ローカル束縛をちゃんと追跡すれば、(null? xss)
が常に#f
であることが
コンパイル時にわかるので、1引数の場合の処理部分はコンパイル時に削除されるべきで、
そうすれば問題は生じなかっただろう。
けれどもこの分岐が単純な (null? xss)
でなかったらどうだろうか。
例えば (weird-map info proc . args)
みたいなインタフェースで、
proc
のアリティが外部関数の呼び出しで計算されるものだとしたら?
(define-inline (weird-map info proc args) (if (= (calculate-arity-from-info info) 1) ;; procは1引数 ... ;; procは複数引数 ...))
こうなってくるとコンパイル時に静的にprocのアリティを検査して弾くことは難しくなる。
今回はアリティだったけれど、同じことは実行時に属性が検査される あらゆる場所で起こり得る。例えばこんなコード:
(define-inline (do-somethin x) (cond [(check-it x) (string-length x)] ;; check-itが#tならxはstring ...))
プログラマはcheck-it
が#t
を返したらxが文字列であることを
知っているが、コンパイラにはわからないとする。この関数が
次のようなコンテキストでインライン展開された場合:
(let ((n 3)) ... (do-somethin n) ...)
整数がstring-length
に渡される、という呼び出しがコード中に
出現することになる。そこは一見矛盾しているけれど、
実際には決して実行されないのでコードのコンパイルは通ってくれないと困る。
ナイーブな解法は、こういう箇所にその都度注釈を入れてコンパイラに 情報を伝えてやることだろう。Common Lispの記法を借りればこんな感じ:
(cond [(check-it x) (locally (declare (string x)) (string-length x))] ...))

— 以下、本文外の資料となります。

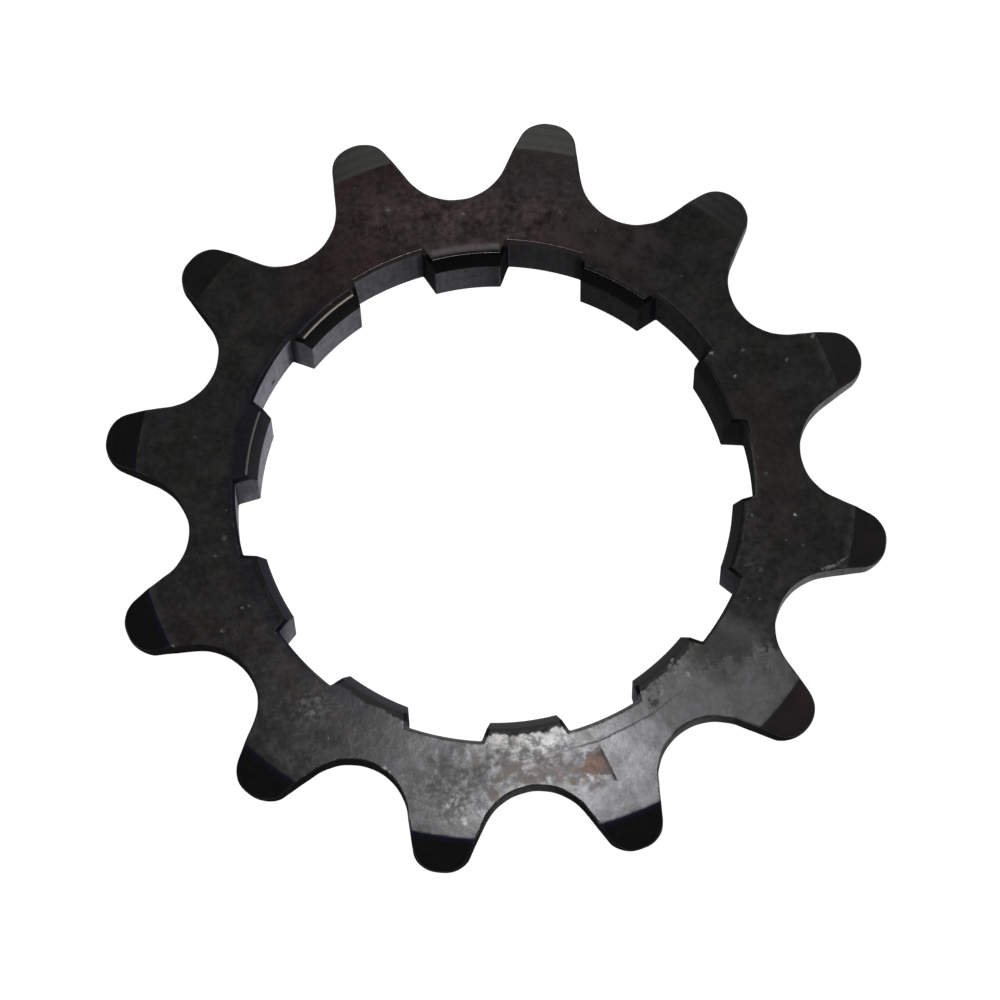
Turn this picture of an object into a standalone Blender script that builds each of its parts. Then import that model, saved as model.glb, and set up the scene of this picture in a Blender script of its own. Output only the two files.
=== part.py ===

だけどこういう注釈をちまちまつけてると、コンパイラのご機嫌を取ってる気分に
なってくるのも確か。さらにdo-somethin
の定義が自分の触れない場所に
あったりすると不満が募る。(それで不満に感じないなら最初から静的型付き言語を使ってるって)。
問題の根源はコンパイラが十分に情報を持っていないことにある。 静的型付き言語は「コンパイラに型という言語でもって情報を伝える」っていう 方針なわけだけど、型という言語体系にうまく載せられる情報と載せにくい情報があるからなあ。
ひとつの手は全てのプログラムをコンパイラが見ることだ。Stalinがやってるけど、
標準ライブラリも含めてコンパイル時に全部を見ることで、今回の場合だとcheck-it
が
#t
ならxが文字列であることを演繹できる。でもこの方法はプログラムが大きくなると
コンパイルに時間がかかりすぎて破綻する。
むしろ、コンパイラが使える材料を一種の知識ベースのように 考えて、後付けでいろいろな情報を放り込んでやれないかな。 ここの例でいえば、「(check-it x)が#tを返したらxはstringだよ」っていう情報を check-itの実装者以外でも後から注記できるようにするとか。
ライブラリ関数が使われる箇所でコンパイラが実際にどういう情報を必要とするかを、 ライブラリ実装者があらかじめ全て見通しておくことはできないと思う (「それができるように型システムを整備する」というのが静的型の発想だけど、 そこで完全を目指すと「仕様を全部形式言語で書いておく」なんてところに 行き着いちゃうんじゃないだろうか)。
Lispのカルチャーの一つは、「システムを書いた人より、それを使う人の方が賢い」 という前提だ。なぜなら人は道具を使うことで、その道具に関する新たな知見を「発見」して ゆくから。後付けで作者以外が知識をばらばらに追加してゆくのはこういう思考に 合うかもしれない。